As for me, I want to make sure we support positive conversations with transfer students, providing them a narrative from their perspective that tells them they belong, that this is the right path for them. This could mean first getting a little uncomfortable in a conversation in order to get comfortable, never forgetting that human piece. We can’t be transactional.
These awards are not mine alone. I share these honors with my incredible cohorts, Michael McCreery, Sam Leif, Danielle Head, and Joey Fiorentini. They built a computer for me so I could keep up with the rigor of course work. In 2020, we earned the Best Paper Award at the 17th International Conference Cognition and Exploratory Learning in the Digital Age for our paper, "Time to Acclimate: Examining the Influence of Cognitive Ability on Situating to a Video Game."
Finish this sentence: If I couldn’t work in my field, I would like to…
…help grow the Jenett D. Boldin Education and Benevolence Foundation created in honor of my mother so we can open a school that focuses on the power of the arts. Being creative and being original is what drives the history of this country.
Tell us about an object in your office that has significance for you.
I have a Michael Jordan memorabilia photo that’s significant because, for me, MJ stands for everything you can accomplish, even when you’re told no.
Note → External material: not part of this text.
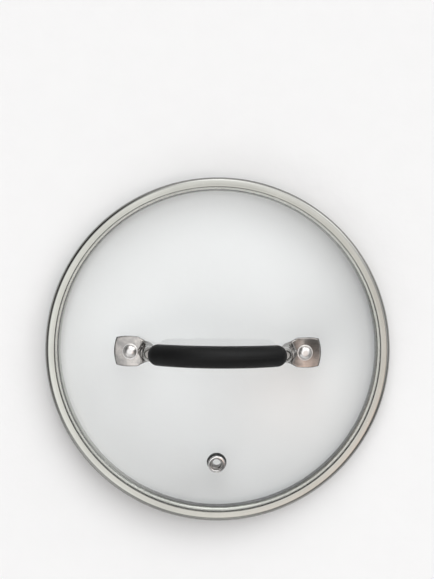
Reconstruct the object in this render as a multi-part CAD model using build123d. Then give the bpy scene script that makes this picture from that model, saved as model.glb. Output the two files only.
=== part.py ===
"""Tempered glass lid for a 20 cm saucepan: a domed glass disc held in a folded steel rim, with a
steam vent and a riveted bow handle that wears a soft grip.

Millimetres, +Z up. The origin is the centre of the rim's lower edge, so the lid stands on z = 0.
The handle runs along X and the steam vent is on the -Y side.
"""

from build123d import *
from math import asin, cos, degrees, radians, sin, sqrt
import os

# Rim: one strip of stainless sheet. It hangs down as a skirt inside the pan, turns out as the
# flange that sits on the pan's edge, and is folded round the glass as a lip. The radii and heights
# are those of the middle of the sheet, except the lip's inner edge.
SHEET = 0.6
SKIRT_RADIUS = 97.1
SKIRT_BEND = 1.5
FLANGE_Z = 10.3
RIM_RADIUS = 105.2
RIM_BEND = 2.1
LIP_RADIUS = 99.7

# Glass: a dome with a flat border all round that the rim grips.
GLASS = 4.0
GLASS_RADIUS = 104.3
GLASS_EDGE_ROUND = 1.9
DOME_RADIUS = 98.2  # where the flat border turns up into the dome
DOME_RISE = 12.8
DOME_FILLET = 9.0

# Handle: a steel tube bent into a bow, with both ends pressed flat and riveted to the glass.
RIVET_PITCH = 105.0
TUBE_RADIUS = 4.5
TUBE_WALL = 1.0
BOW_TOP_Z = 61.0  # the tube's axis at the middle of the bow
BOW_RADIUS = 60.0
BOW_HALF_ANGLE = 35.6
SHOULDER_RADIUS = 15.7

# Foot, with its rivet at the origin and +X towards the rim.
FOOT_SHEET = 2.0
FOOT_END = 9.5
FOOT_END_BULGE = 1.5
FOOT_CORNER = 8.4  # half width at the outer corners
FOOT_MIDDLE = (2.0, 9.2)  # the widest place, and half width there
FOOT_WAIST = (-4.6, 8.9)  # where the sides begin to draw in
FOOT_NECK = (-9.6, 6.4)  # where they reach the leg
FOOT_CORNER_ROUND = 1.2
FOOT_EDGE_ROUND = 0.5

# Leg: half width and half thickness from the foot up to where the tube is round.
FOOT_BEND = 4.5
LEG_ROOT = 5.0  # where the leg begins to swell out of the foot, from the rivet
LEG_ROOT_LIFT = (0.3, 0.2)
LEG_OUTSIDE = [(7.8, 0.6), (7.2, 1.1), (6.7, 1.3), (6.3, 1.95), (6.0, 2.6), (5.7, 3.1), (5.1, 3.9)]
LEG_INSIDE = [(5.3, 0.9), (5.0, 1.6), (4.7, 2.1), (4.1, 2.9)]

# Grip: a moulded sleeve over the bow, a little fuller in its middle.
GRIP_MIDDLE_RADIUS = 6.65
GRIP_END_RADIUS = 6.45

# Rivets, and the soft pads and bushes that keep steel off glass.
RIVET_SHANK = 2.4
RIVET_FLANGE = 4.8
RIVET_FLANGE_HEIGHT = 0.5
RIVET_HEAD = 4.2
RIVET_HEAD_HEIGHT = 2.2
RIVET_TAIL = 4.2
RIVET_TAIL_HEIGHT = 1.5
RIVET_TAIL_CHAMFER = 0.9
RIVET_HOLE = 2.5
GLASS_HOLE = 4.5
BUSH_SLEEVE = 4.4
BUSH_BRIM = 6.0
PAD = 1.0
PAD_SHOWING = 0.8  # how far the pad stands out past the foot's outer end
WASHER_RADIUS = 5.5
WASHER = 1.0

# Steam vent: a flared eyelet rolled over a washer below the glass.
VENT_OFFSET = 69.0
VENT_THROAT = 2.6
VENT_BARREL = 3.2
VENT_BRIM = 5.5
VENT_BRIM_HEIGHT = 1.3
VENT_BRIM_ROUND = 0.9
VENT_BRIM_BULGE = 0.3
VENT_FUNNEL_DEPTH = 0.8
VENT_FUNNEL_BULGE = 0.7
VENT_BELL_BULGE = 0.3
VENT_ROLL = 4.7
VENT_ROLL_HEIGHT = 1.1
VENT_GLASS_HOLE = 4.2
VENT_BUSH_SLEEVE = 4.1
VENT_BUSH_BRIM = 6.0
VENT_BUSH_BORE = 3.3
VENT_SEAL = 0.6
VENT_WASHER = 0.8

TRIM = 0.3  # how far a piece that is trimmed to the curved glass starts past it
DRILL = 4 * GLASS  # length of the cutters for holes

GLASS_BOTTOM_Z = FLANGE_Z + SHEET / 2
GLASS_TOP_Z = GLASS_BOTTOM_Z + GLASS
LIP_Z = GLASS_TOP_Z + SHEET / 2
SPHERE_RADIUS = (DOME_RADIUS**2 + DOME_RISE**2) / (2 * DOME_RISE)
SPHERE_Z = GLASS_TOP_Z + DOME_RISE - SPHERE_RADIUS
BOW_CENTRE_Z = BOW_TOP_Z - BOW_RADIUS


def sphere_point(radius, across):
    """The (distance from the axis, height) of a point on a sphere about the dome's centre."""
    return across, SPHERE_Z + sqrt(radius**2 - across**2)


def ball(radius):
    """A ball about the dome's centre, to trim what lies against the glass."""
    return Pos(0, 0, SPHERE_Z) * Sphere(radius)


def dome_seat(x, y):
    """A plane on top of the glass above (x, y): its z points out of the dome and its x away from the
    lid's middle."""
    rise = sqrt(SPHERE_RADIUS**2 - x**2 - y**2)
    outward = Vector(x, y, rise).normalized()
    away = Vector(x, y, 0).normalized()
    along = (away - outward * away.dot(outward)).normalized()
    return Plane(origin=(x, y, SPHERE_Z + rise), x_dir=along, z_dir=outward)


def turned(seat, *lines):
    """A solid of revolution about the seat's own z, from lines of (radius, height) points that
    close into one outline."""
    edges = [edge for line in lines for edge in line.edges()]
    return seat * revolve(Plane.XZ * make_face(edges), Axis.Z)


def ring(seat, outer, inner, low, high):
    """A flat ring about the seat's z, between two heights."""
    return turned(seat, Polyline((inner, low), (outer, low), (outer, high), (inner, high), close=True))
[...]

He had a coach that told him no, showed him tough love, and taught him about setting standards. That’s what I think about when I look at that photo.
Pastimes or hobbies?
I love the stock market and reading about it. I also collect vinyl and eight-tracks. I write poetry and, of course, I love to spend time with my family.
Do you have any book recommendations for leisure reading?
I have so many. I’ll just mention a few: The Alchemist by Paulo Coelho, Memoirs of a Geisha by Arthur Golden, the Power of a Praying Wife by Stormie Omartian and anything Victoria Christopher Murray.
What is something people would be surprised to learn about you?
I wrote and presented an original poem to Rosa Parks on her 100-bus-stop tour.